Blog post by Ben Kingsley

RBA Rate Decision – March 2018

At the March 2018 RBA board meeting, we saw the cash rate remain on hold at 1.5%.

No surprises there — we know that the rate has been widely tipped to stay on hold from most economists around the country. This is an interesting point because what Governor Lowe made mention in February was that he doesn’t see any strength in moving the cash rate for a good period of time. That’s giving business confidence, potentially, to further invest.

He’s also going to be pretty happy because house prices are starting to fall in some markets, so he’s confident now that they’ve got the balance right —so, being able to keep the cash rate lower for businesses to invest.
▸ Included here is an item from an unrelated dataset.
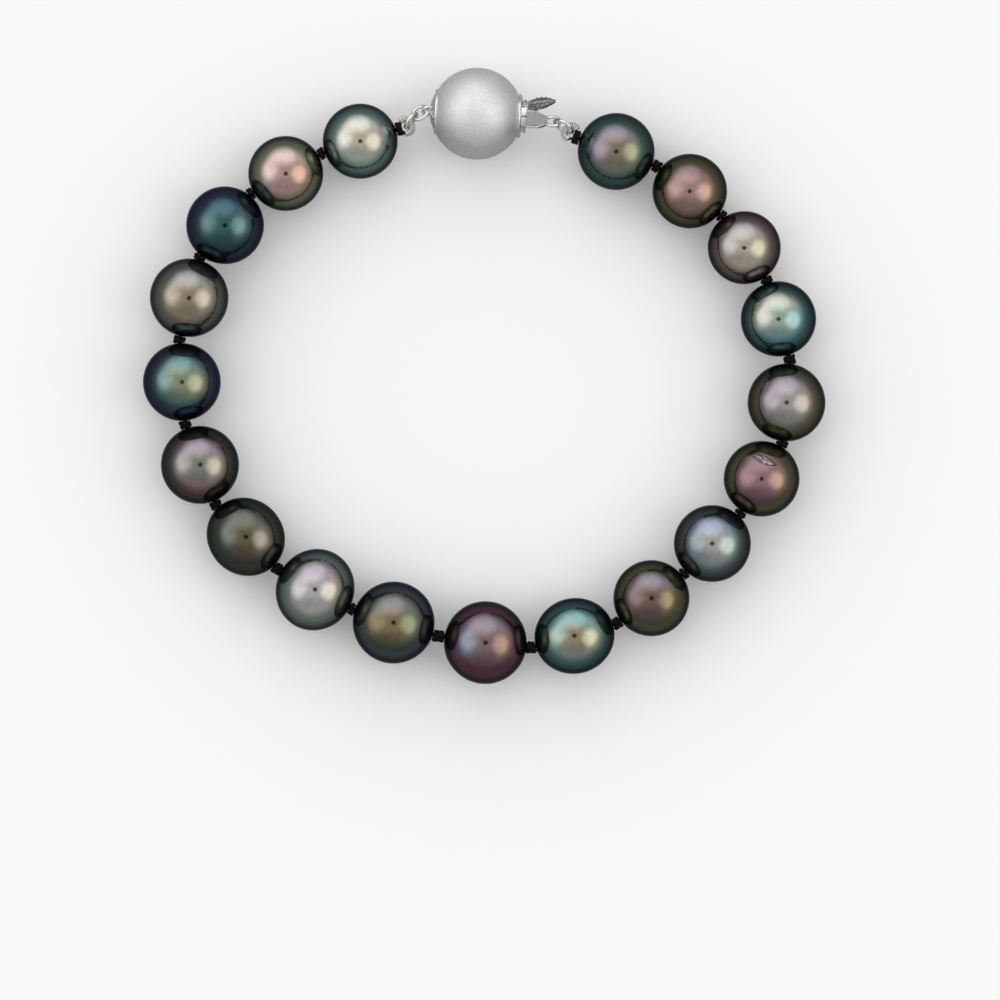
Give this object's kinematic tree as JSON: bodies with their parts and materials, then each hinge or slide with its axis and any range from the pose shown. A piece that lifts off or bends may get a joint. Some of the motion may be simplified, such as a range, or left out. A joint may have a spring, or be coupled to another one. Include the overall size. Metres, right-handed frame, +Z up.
{
  "type": "pearl bracelet",
  "caption": "Bracelet of round dark pearls knotted on black silk, closed by a hollow ball clasp with a spring tongue and leaf-shaped thumb press.",
  "frame": {"origin": "on the surface that the bracelet lies on, under the middle of its outline", "axes": "+Z up from the surface, +Y towards the clasp, +X towards the side of the clasp's tongue"},
  "size_m": [0.0746, 0.0672, 0.01],
  "materials": {
    "pearl_aqua": "smooth nacre, pale green and aqua with a dark rim",
    "pearl_rose": "smooth nacre, rose bronze with a green-grey rim",
    "pearl_peacock": "smooth nacre, deep peacock green with a navy rim",
    "pearl_taupe": "smooth nacre, warm taupe grey",
    "pearl_mauve": "smooth nacre, mauve grey with an olive-brown rim",
    "pearl_olive": "smooth nacre, dark olive with teal and gold",
    "pearl_silver": "smooth nacre, silver with lavender and olive",
    "pearl_aubergine": "smooth nacre, aubergine with lilac and peach",
    "pearl_green": "smooth nacre, grey green with a pinkish middle",
    "black_silk": "twisted black silk with tight lumpy knots",
    "gimp_coil": "bright fine wire coil with a slight warm tint",
    "polished_metal": "polished white metal",
    "frosted_metal": "frosted white metal with polished end caps"
  },
  "bodies": {
    "bracelet": {"pearl_01": "pearl_aqua", "pearl_02": "pearl_rose", "pearl_03": "pearl_peacock", "pearl_04": "pearl_taupe", "pearl_05": "pearl_peacock", "pearl_06": "pearl_mauve", "pearl_07": "pearl_olive", "pearl_08": "pearl_silver", "pearl_09": "pearl_olive", "pearl_10": "pearl_aubergine", "pearl_11": "pearl_green", "pearl_12": "pearl_rose", "pearl_13": "pearl_silver", "pearl_14": "pearl_rose", "pearl_15": "pearl_mauve", "pearl_16": "pearl_aqua", "pearl_17": "pearl_silver", "pearl_18": "pearl_rose", "pearl_19": "pearl_green", "knotted_silk": "black_silk", "gimp_left": "gimp_coil", "gimp_right": "gimp_coil", "clasp_ring": "polished_metal", "strand_ring_left": "polished_metal", "strand_ring_right": "polished_metal", "clasp_ball": "frosted_metal", "clasp_tongue": "polished_metal"},
    "press": {"thumb_press": "polished_metal"}
  },
  "joints": [
    {"name": "press_bend", "type": "hinge", "parent": "bracelet", "child": "press", "pos_m": [-0.00377, 0.02893, 0.00513], "axis": [0.0364, 0.6418, -0.766], "range_deg": [0, 6], "stiffness_Nm_per_rad": 0.3}
  ]
}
We’ve also seen that in terms of the business sentiment numbers.

Business confidence is really high — that’s supporting the story. Also, what’s supporting the story is unemployment numbers continues to fall, ticking down slightly. In addition to that, we’ve seen job ads start to also increase — generally speaking, in terms of the business environment, the economy is looking pretty good. And as we take a look at some of the equity results as well, they also support the story. With mid-year results coming through from some of our companies on the stock market — and we saw some positive numbers come through. A lot stronger numbers than negative numbers and that has actually kept confidence sitting pretty well. If we look at the business environment, it’s looking pretty good. In addition to that, we’ve also seen the RBA looking at their forecasts around GDP and inflation, forecasting a pickup, a good pickup in GDP and inflation into 2019 and beyond. So, they’re the good news stories.


The challenges at the moment are the consumer — so the household.

There’s a couple of challenges going on here. Firstly, wage growth. We’re not seeing any of this wages growth — I’m not seeing it flow through from business just yet. That’s obviously why we’ve potentially got this very, very soft inflation number. We need to see some of this wage growth flowing through. We’ve also seen, obviously, the cost-of-living going up, in terms of our medical costs and these types of things; our health insurance costs; our electricity costs. These are all going up, so households aren’t feeling the love, they’re not feeling as they were before. Obviously, with house prices moving down, this could also further impact their confidence around how to spend money going forward.

On top of this, we’ve also got challenges around retail spending. Retail spending is definitely soft. We need to see a little bit more confidence in people getting out there and spending money. I think that is because there is talk about the level of household debt that we’re also currently carrying at the moment.

From that point of view, we’ve got a record level of household debt, consumer confidence is down and wage growth are also being sluggish — broadly across the economy — and these can affect the consumer.


They aren’t quite confident enough to get out there and do all the heavy lifting they need to do to see the economy move forward. That’s why the RBA has kept the cash rate on hold for now.

What’s also interesting about this is we saw recently APRA come out and talk about the speed limits they had, in regards to investment lending with property prices falling in some areas.

APRA has flagged that the use by date of this potential speed limit hurdle in the amount of investment lending that can happen is now looking to be removed. That’s obviously a big, important move from APRA to be able to get more confidence into the market — and get that balance right, where we had an overheated property market, and now we don’t have that overheated property market. That is why they’re starting to adjust those levers.